**To be done:**
Print all of the data exactly as written.

**Records that describe objects:**
====================

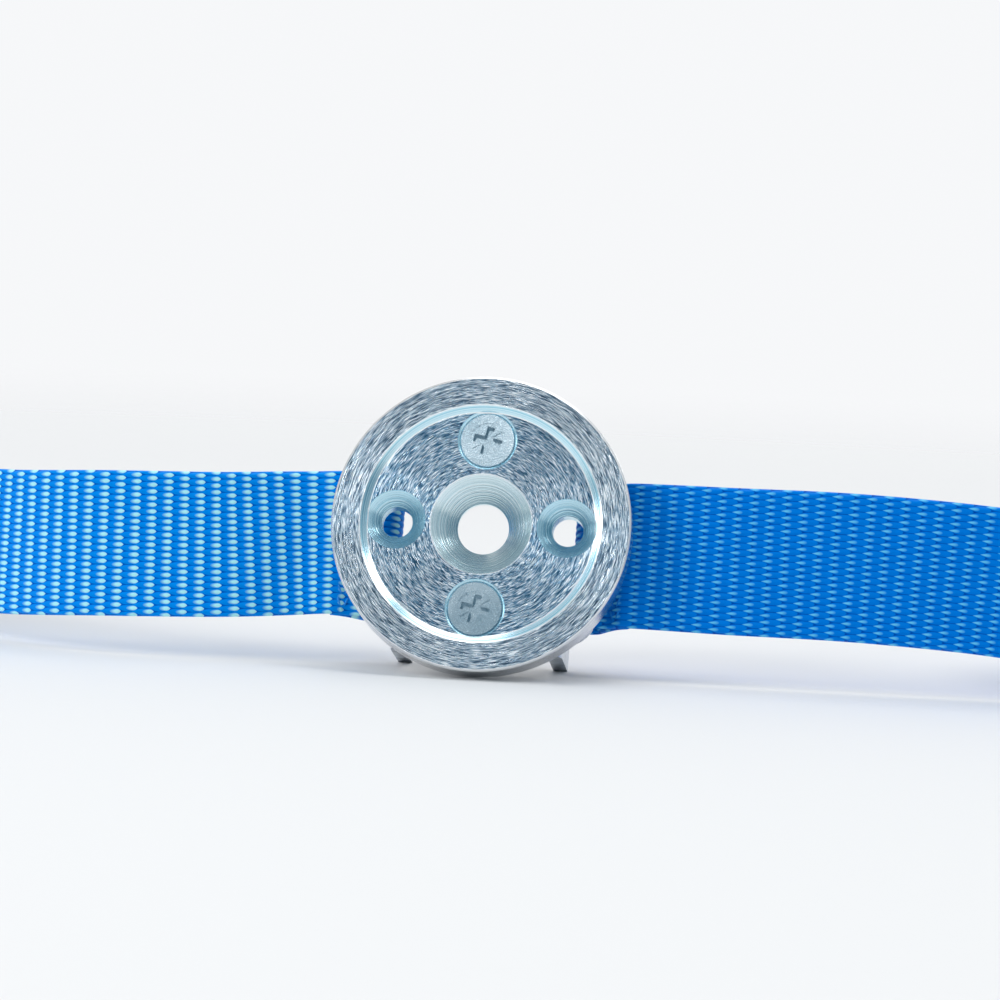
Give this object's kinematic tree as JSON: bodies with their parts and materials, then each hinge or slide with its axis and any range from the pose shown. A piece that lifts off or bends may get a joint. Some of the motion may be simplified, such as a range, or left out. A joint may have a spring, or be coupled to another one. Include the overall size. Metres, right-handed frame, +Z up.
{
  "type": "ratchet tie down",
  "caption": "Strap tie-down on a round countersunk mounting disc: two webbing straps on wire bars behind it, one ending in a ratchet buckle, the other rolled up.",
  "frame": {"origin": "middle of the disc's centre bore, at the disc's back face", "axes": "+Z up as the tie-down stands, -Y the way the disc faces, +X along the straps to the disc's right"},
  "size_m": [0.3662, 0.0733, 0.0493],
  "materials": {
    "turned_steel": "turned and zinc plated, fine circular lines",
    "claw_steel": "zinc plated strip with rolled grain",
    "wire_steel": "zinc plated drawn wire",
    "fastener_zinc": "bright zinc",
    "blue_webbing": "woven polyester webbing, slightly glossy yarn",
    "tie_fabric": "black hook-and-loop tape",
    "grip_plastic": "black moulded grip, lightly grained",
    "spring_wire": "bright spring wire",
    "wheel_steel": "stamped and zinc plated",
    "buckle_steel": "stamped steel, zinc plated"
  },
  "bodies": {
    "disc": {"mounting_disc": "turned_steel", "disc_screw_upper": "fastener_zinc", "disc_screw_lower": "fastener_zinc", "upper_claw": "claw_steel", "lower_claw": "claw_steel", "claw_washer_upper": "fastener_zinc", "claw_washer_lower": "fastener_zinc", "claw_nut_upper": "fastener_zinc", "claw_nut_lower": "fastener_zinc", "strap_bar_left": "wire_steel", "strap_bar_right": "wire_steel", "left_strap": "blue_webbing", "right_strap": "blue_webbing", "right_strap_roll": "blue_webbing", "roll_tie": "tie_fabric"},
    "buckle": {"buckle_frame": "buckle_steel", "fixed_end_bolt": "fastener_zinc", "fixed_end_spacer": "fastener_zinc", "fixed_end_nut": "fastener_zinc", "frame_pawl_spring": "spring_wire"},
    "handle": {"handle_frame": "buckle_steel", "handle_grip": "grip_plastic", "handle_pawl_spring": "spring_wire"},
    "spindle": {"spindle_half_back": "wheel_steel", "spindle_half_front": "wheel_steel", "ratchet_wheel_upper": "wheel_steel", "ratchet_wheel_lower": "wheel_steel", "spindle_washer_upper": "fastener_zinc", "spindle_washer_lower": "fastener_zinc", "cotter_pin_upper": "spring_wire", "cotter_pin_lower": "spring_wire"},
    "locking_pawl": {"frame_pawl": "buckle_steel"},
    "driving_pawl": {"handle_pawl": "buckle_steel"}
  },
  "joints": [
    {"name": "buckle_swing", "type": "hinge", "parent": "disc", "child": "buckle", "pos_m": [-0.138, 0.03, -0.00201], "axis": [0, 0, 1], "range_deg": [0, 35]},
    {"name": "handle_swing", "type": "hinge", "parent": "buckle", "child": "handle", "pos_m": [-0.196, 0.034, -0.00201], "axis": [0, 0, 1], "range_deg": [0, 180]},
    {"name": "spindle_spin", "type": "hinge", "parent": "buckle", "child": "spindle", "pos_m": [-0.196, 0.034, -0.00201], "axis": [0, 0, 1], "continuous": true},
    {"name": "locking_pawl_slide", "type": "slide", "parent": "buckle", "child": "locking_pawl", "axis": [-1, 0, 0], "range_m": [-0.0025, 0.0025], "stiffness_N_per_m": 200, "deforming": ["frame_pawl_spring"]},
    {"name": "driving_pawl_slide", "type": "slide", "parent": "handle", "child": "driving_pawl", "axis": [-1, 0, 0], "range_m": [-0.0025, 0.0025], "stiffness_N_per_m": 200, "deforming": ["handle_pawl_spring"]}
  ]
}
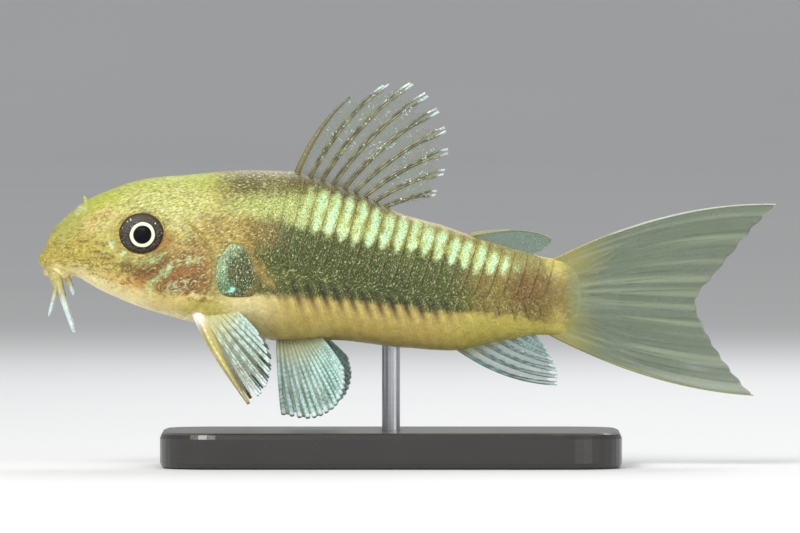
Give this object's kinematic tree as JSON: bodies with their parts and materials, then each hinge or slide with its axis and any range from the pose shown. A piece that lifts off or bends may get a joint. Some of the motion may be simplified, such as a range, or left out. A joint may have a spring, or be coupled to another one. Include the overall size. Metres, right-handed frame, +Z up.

====================

**Problem solution:**
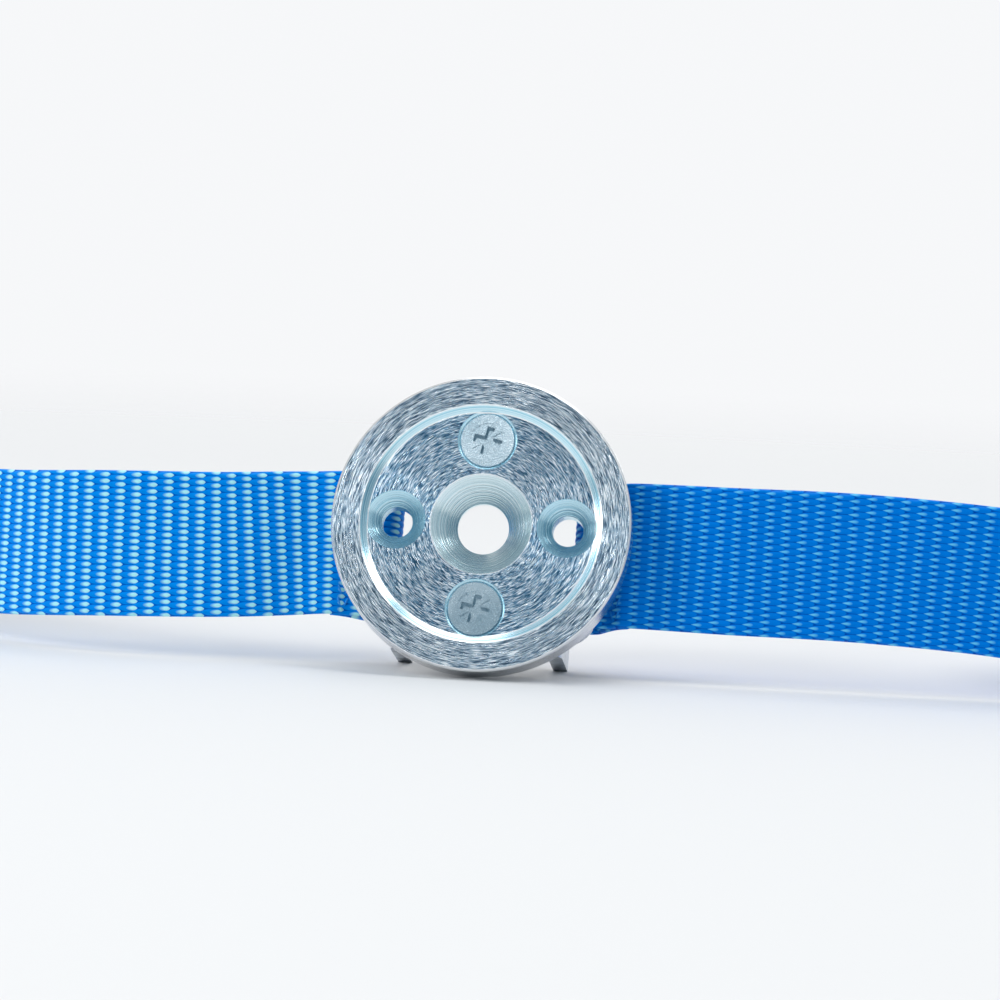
Give this object's kinematic tree as JSON: bodies with their parts and materials, then each hinge or slide with its axis and any range from the pose shown. A piece that lifts off or bends may get a joint. Some of the motion may be simplified, such as a range, or left out. A joint may have a spring, or be coupled to another one. Include the overall size. Metres, right-handed frame, +Z up.
{
  "type": "ratchet tie down",
  "caption": "Strap tie-down on a round countersunk mounting disc: two webbing straps on wire bars behind it, one ending in a ratchet buckle, the other rolled up.",
  "frame": {"origin": "middle of the disc's centre bore, at the disc's back face", "axes": "+Z up as the tie-down stands, -Y the way the disc faces, +X along the straps to the disc's right"},
  "size_m": [0.3662, 0.0733, 0.0493],
  "materials": {
    "turned_steel": "turned and zinc plated, fine circular lines",
    "claw_steel": "zinc plated strip with rolled grain",
    "wire_steel": "zinc plated drawn wire",
    "fastener_zinc": "bright zinc",
    "blue_webbing": "woven polyester webbing, slightly glossy yarn",
    "tie_fabric": "black hook-and-loop tape",
    "grip_plastic": "black moulded grip, lightly grained",
    "spring_wire": "bright spring wire",
    "wheel_steel": "stamped and zinc plated",
    "buckle_steel": "stamped steel, zinc plated"
  },
  "bodies": {
    "disc": {"mounting_disc": "turned_steel", "disc_screw_upper": "fastener_zinc", "disc_screw_lower": "fastener_zinc", "upper_claw": "claw_steel", "lower_claw": "claw_steel", "claw_washer_upper": "fastener_zinc", "claw_washer_lower": "fastener_zinc", "claw_nut_upper": "fastener_zinc", "claw_nut_lower": "fastener_zinc", "strap_bar_left": "wire_steel", "strap_bar_right": "wire_steel", "left_strap": "blue_webbing", "right_strap": "blue_webbing", "right_strap_roll": "blue_webbing", "roll_tie": "tie_fabric"},
    "buckle": {"buckle_frame": "buckle_steel", "fixed_end_bolt": "fastener_zinc", "fixed_end_spacer": "fastener_zinc", "fixed_end_nut": "fastener_zinc", "frame_pawl_spring": "spring_wire"},
    "handle": {"handle_frame": "buckle_steel", "handle_grip": "grip_plastic", "handle_pawl_spring": "spring_wire"},
    "spindle": {"spindle_half_back": "wheel_steel", "spindle_half_front": "wheel_steel", "ratchet_wheel_upper": "wheel_steel", "ratchet_wheel_lower": "wheel_steel", "spindle_washer_upper": "fastener_zinc", "spindle_washer_lower": "fastener_zinc", "cotter_pin_upper": "spring_wire", "cotter_pin_lower": "spring_wire"},
    "locking_pawl": {"frame_pawl": "buckle_steel"},
    "driving_pawl": {"handle_pawl": "buckle_steel"}
  },
  "joints": [
    {"name": "buckle_swing", "type": "hinge", "parent": "disc", "child": "buckle", "pos_m": [-0.138, 0.03, -0.00201], "axis": [0, 0, 1], "range_deg": [0, 35]},
    {"name": "handle_swing", "type": "hinge", "parent": "buckle", "child": "handle", "pos_m": [-0.196, 0.034, -0.00201], "axis": [0, 0, 1], "range_deg": [0, 180]},
    {"name": "spindle_spin", "type": "hinge", "parent": "buckle", "child": "spindle", "pos_m": [-0.196, 0.034, -0.00201], "axis": [0, 0, 1], "continuous": true},
    {"name": "locking_pawl_slide", "type": "slide", "parent": "buckle", "child": "locking_pawl", "axis": [-1, 0, 0], "range_m": [-0.0025, 0.0025], "stiffness_N_per_m": 200, "deforming": ["frame_pawl_spring"]},
    {"name": "driving_pawl_slide", "type": "slide", "parent": "handle", "child": "driving_pawl", "axis": [-1, 0, 0], "range_m": [-0.0025, 0.0025], "stiffness_N_per_m": 200, "deforming": ["handle_pawl_spring"]}
  ]
}
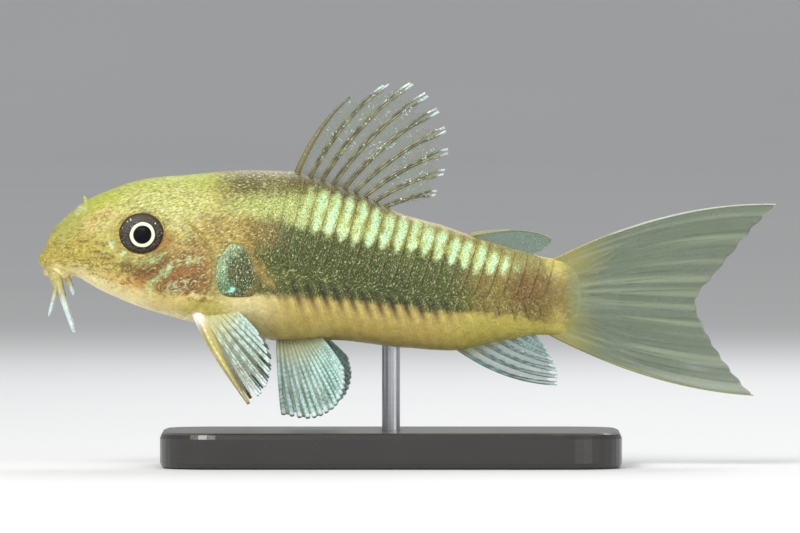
Give this object's kinematic tree as JSON: bodies with their parts and materials, then each hinge or slide with its axis and any range from the pose shown. A piece that lifts off or bends may get a joint. Some of the motion may be simplified, such as a range, or left out. A joint may have a spring, or be coupled to another one. Include the overall size. Metres, right-handed frame, +Z up.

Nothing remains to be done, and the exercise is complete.